Cemetery Strike Heads Into Second Week
SAN FRANCISCO (AP) _ Bodies awaiting burial have piled up by the dozens at mortuaries in the San Francisco area as a week-old strike by cemetery workers continues with both sides saying a settlement is still far off.
Caught in the middle are bereaved families who find themselves holding funerals, then waiting to say their final graveside farewells.
″The public, except for the odd one, they seem to be very understanding,″ said Con Dennehy, a striking worker at the Mountain View Cemetery in Oakland.
Still, funeral directors say the walkout at 19 cemeteries is making a difficult situation worse.
″It’s hard, it’s difficult, not to complete a funeral,″ said Jim Sullivan of the Sullivan and Co. Mortuary in San Francisco.
The 180 gravediggers, gardeners and other workers represented by Cemetery Workers and Greens Attendants Union Local 265 walked off the job March 28, almost a month after their contract expired on March 1.
Mortuaries handling funeral arrangements for people whose families want them buried at the cemeteries in San Mateo, Santa Clara, Alameda and Contra Costa counties said they are embalming the bodies and storing them on their premises. Some report they have collected a dozen or more but no firm figures were available. In 1971, 1,800 bodies went unburied until the end of a four- month strike.
″It would be impossible to give an exact figure on the number of unburied bodies since the strike started,″ said Arch Monson, president of Halstead & Co., one of the metropolitan area’s largest funeral homes. ″I think certainly no more than 100,″ he said Saturday.
Area morticians have been through similar situations in the last 14 years as cemetery workers have struck three times, with the 1971 strike requiring funeral homes to finally rent warehouses for the backlog of bodies.

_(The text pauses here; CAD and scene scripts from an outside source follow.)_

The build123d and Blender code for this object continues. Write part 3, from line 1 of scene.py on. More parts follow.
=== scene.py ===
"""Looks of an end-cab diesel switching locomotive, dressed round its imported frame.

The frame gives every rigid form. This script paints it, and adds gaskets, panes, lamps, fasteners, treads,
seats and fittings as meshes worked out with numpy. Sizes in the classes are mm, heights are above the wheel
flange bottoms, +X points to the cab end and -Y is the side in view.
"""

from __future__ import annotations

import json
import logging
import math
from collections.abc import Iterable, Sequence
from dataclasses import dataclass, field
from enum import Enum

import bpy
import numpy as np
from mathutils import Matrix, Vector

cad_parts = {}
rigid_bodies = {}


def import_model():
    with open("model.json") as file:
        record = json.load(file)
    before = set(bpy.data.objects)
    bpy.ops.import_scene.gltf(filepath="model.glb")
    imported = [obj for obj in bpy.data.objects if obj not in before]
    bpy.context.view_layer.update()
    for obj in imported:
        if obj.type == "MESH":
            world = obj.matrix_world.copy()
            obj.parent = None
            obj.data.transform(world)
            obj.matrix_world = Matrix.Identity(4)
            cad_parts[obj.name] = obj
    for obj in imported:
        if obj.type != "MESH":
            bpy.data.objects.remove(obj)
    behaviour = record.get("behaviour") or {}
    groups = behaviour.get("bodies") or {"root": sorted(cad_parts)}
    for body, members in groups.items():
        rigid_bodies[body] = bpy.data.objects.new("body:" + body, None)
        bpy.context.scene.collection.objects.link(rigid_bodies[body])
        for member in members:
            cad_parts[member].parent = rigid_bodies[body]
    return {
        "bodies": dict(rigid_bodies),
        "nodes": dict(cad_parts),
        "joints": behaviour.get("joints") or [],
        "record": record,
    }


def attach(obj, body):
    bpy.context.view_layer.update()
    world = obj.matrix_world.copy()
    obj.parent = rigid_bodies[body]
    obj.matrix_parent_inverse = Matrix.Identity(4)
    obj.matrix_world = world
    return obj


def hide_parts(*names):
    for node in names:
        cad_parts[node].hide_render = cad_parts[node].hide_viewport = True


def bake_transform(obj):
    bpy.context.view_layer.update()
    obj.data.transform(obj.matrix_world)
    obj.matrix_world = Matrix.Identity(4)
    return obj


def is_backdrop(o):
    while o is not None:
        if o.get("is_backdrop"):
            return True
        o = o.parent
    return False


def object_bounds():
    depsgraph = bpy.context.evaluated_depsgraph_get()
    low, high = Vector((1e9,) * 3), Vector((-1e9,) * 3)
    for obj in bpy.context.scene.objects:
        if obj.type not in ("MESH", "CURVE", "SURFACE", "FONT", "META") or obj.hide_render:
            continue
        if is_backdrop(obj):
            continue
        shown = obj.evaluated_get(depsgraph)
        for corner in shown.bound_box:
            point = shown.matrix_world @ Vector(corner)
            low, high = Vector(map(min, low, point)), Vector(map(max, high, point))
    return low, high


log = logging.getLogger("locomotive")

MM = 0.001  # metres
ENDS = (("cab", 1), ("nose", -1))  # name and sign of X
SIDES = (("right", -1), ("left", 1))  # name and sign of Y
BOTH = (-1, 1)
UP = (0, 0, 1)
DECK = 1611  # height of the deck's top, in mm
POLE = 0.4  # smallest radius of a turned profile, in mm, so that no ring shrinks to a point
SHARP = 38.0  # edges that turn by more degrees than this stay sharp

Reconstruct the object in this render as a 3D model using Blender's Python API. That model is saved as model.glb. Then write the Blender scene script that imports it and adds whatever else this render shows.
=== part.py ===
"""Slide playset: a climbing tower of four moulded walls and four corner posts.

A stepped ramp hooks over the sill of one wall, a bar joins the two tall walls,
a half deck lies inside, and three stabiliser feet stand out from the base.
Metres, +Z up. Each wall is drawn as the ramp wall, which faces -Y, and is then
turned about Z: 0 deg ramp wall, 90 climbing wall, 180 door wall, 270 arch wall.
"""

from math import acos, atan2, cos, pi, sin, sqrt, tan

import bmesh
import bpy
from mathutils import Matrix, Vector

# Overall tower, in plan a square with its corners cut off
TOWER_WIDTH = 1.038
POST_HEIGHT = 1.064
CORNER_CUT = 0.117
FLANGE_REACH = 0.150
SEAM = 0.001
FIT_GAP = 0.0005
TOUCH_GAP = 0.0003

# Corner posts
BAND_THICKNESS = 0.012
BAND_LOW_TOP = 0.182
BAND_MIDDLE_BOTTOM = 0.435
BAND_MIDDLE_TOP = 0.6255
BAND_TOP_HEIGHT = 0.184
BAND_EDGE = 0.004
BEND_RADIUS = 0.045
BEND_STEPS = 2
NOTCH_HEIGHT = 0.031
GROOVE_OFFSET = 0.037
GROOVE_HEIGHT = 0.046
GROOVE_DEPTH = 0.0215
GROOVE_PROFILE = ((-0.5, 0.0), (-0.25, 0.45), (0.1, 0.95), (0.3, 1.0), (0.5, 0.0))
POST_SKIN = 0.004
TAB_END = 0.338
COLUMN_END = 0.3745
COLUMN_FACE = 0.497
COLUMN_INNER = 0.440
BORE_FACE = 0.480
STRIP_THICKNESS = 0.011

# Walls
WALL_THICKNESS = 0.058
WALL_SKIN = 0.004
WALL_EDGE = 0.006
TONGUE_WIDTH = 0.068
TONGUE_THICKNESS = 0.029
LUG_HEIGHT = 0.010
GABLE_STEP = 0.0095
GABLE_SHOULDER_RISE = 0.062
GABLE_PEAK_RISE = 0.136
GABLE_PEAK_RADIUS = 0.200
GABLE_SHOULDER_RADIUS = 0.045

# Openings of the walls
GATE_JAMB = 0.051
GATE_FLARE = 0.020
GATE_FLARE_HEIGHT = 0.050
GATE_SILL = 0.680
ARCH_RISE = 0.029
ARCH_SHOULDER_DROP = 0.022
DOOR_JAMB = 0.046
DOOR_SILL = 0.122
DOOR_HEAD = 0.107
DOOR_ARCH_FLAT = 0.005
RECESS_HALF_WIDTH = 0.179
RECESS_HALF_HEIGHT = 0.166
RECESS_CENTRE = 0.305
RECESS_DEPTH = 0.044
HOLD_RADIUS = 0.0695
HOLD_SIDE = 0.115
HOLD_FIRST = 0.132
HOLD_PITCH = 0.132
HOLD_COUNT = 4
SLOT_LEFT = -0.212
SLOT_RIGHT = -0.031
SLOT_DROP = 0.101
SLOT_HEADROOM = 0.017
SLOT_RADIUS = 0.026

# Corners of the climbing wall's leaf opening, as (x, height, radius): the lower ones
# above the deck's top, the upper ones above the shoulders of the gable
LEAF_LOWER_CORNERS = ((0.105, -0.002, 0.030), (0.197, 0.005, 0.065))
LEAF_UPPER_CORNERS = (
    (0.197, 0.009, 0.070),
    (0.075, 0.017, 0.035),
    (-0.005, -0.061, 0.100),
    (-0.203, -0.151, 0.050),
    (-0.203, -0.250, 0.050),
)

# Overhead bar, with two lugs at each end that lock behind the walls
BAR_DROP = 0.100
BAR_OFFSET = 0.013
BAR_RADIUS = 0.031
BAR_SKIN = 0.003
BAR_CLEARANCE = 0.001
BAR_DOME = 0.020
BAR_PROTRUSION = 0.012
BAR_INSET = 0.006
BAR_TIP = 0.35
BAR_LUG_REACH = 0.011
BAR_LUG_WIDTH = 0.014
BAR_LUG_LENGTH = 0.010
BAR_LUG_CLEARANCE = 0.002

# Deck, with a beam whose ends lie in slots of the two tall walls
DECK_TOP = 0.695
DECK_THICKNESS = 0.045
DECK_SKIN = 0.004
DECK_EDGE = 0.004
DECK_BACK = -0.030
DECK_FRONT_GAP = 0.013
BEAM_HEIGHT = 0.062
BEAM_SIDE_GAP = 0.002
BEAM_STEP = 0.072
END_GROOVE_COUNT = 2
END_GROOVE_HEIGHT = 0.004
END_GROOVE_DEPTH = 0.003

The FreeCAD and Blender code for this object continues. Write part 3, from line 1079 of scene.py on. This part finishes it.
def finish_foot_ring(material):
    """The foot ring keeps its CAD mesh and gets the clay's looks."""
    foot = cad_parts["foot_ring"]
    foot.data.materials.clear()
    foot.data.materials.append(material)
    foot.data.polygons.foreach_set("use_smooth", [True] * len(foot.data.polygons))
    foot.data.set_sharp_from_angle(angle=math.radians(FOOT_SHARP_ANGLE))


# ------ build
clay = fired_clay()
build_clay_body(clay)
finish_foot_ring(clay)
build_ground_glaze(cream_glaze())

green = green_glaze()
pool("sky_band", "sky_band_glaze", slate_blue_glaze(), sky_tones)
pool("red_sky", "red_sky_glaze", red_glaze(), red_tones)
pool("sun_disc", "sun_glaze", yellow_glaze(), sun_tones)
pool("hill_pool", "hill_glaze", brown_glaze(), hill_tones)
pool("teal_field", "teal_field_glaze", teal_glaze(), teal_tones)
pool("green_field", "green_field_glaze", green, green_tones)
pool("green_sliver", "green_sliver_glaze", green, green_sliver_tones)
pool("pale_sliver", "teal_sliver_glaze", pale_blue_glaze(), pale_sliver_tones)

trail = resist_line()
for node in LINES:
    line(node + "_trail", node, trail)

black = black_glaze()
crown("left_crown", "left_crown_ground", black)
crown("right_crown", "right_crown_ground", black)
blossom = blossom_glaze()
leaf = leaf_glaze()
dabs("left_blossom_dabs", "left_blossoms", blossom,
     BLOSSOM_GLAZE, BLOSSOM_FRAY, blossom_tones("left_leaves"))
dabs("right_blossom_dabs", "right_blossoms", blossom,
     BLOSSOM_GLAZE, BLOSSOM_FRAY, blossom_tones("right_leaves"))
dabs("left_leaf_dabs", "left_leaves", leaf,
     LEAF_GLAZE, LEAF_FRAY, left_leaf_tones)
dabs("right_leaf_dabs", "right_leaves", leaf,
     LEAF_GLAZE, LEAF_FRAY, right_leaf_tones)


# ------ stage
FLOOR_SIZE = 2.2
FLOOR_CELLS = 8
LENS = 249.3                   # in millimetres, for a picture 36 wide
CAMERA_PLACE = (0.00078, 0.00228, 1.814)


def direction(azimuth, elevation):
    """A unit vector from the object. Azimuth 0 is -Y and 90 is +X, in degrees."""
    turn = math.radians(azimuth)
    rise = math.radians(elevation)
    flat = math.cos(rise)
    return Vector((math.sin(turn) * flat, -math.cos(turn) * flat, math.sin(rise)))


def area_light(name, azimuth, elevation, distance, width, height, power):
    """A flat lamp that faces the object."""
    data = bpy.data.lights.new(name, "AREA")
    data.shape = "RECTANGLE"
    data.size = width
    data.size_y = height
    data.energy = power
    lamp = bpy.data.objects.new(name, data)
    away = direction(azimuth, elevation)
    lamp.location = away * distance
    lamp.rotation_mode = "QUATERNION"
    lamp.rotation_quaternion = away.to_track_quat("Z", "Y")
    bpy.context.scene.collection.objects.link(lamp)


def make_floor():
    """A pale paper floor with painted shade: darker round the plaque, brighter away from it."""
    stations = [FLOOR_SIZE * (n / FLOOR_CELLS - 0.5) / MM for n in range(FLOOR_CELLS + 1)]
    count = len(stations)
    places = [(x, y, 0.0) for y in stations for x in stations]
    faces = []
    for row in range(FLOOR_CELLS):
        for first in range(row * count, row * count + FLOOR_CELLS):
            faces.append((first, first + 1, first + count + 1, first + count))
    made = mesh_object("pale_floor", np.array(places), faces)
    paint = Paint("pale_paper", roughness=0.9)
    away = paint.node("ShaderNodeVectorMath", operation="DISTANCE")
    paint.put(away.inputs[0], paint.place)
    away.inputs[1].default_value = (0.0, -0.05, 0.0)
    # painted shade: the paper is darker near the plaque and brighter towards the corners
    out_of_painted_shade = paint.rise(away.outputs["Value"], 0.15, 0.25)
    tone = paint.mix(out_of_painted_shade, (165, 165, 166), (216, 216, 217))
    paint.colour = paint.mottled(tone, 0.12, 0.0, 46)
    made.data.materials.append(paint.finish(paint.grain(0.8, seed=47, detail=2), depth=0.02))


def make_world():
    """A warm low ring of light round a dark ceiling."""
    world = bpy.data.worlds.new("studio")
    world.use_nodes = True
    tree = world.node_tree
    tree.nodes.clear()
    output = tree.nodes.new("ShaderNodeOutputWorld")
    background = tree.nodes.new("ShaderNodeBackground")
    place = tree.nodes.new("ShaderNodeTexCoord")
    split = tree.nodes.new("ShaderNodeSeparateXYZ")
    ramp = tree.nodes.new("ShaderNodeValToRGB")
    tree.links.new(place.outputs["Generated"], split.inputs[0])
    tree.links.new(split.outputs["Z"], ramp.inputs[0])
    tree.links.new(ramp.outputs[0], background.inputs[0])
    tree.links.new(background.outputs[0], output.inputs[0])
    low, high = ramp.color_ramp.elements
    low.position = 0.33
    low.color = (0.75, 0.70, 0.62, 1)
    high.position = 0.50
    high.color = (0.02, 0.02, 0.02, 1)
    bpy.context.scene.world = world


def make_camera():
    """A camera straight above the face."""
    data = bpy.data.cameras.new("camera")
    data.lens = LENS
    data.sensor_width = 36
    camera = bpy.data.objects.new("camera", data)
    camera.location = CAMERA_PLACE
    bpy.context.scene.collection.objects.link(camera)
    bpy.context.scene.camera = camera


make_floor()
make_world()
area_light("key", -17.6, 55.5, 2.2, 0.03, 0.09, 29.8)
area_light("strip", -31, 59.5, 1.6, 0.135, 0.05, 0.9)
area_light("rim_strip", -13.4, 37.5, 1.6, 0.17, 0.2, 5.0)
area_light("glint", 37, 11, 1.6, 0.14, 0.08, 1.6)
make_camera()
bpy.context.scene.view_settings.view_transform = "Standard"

″We have ample space to wait for however long it takes,″ said Richard O’Hara, manager of San Francisco’s Evergreen funeral home, adding that about 30 percent of his customers are finding non-union cemeteries for burials.
Sullivan said most families are understanding. ″I think people know that these things go on,″ he said.
But the walkout has angered some, and for Jews, whose religious tradition dictates that burial be held within 24 hours of death, it is a particular problem.
″It’s a tragic matter,″ said Rabbi Michael Samuel. ″Some people wanted to dig a plot on their own, but the union leaders indicated a threat of violence.″
″What can you do except say we’re extremely sorry,″ Joan Toomey, a union spokeswoman, said of angry calls to the union office.
A key concern of workers is a two-tier wage system allowing management to pay new workers $75 a day for 18 months before giving them top scale of $100. The union also has demanded pay hikes of 5 percent to 10 percent, while management has offered a 40-cent-an-hour increase.
″We’re not heartless people. We’re out there to make a living like everyone else,″ said union member Mike Gerrans.
He and others in the union want to improve their image, and be seen instead as gardeners, plumbers, carpenters, painters and machinery operators performing very skilled jobs for low wages and lower prestige.
John Cantwell, attorney for the property owners, said they are ready to resume contract talks as soon as the mediator sets a date.
Federal mediator Reginald Bravo reported Friday that neither side has asked for his help, but he was trying to get them both together over the weekend or on Monday.
However, union business agent Fred Kotler said he doubted bargaining would resume that quickly. ″They’re (management) still asking for concessions we’re not willing to make,″ he said.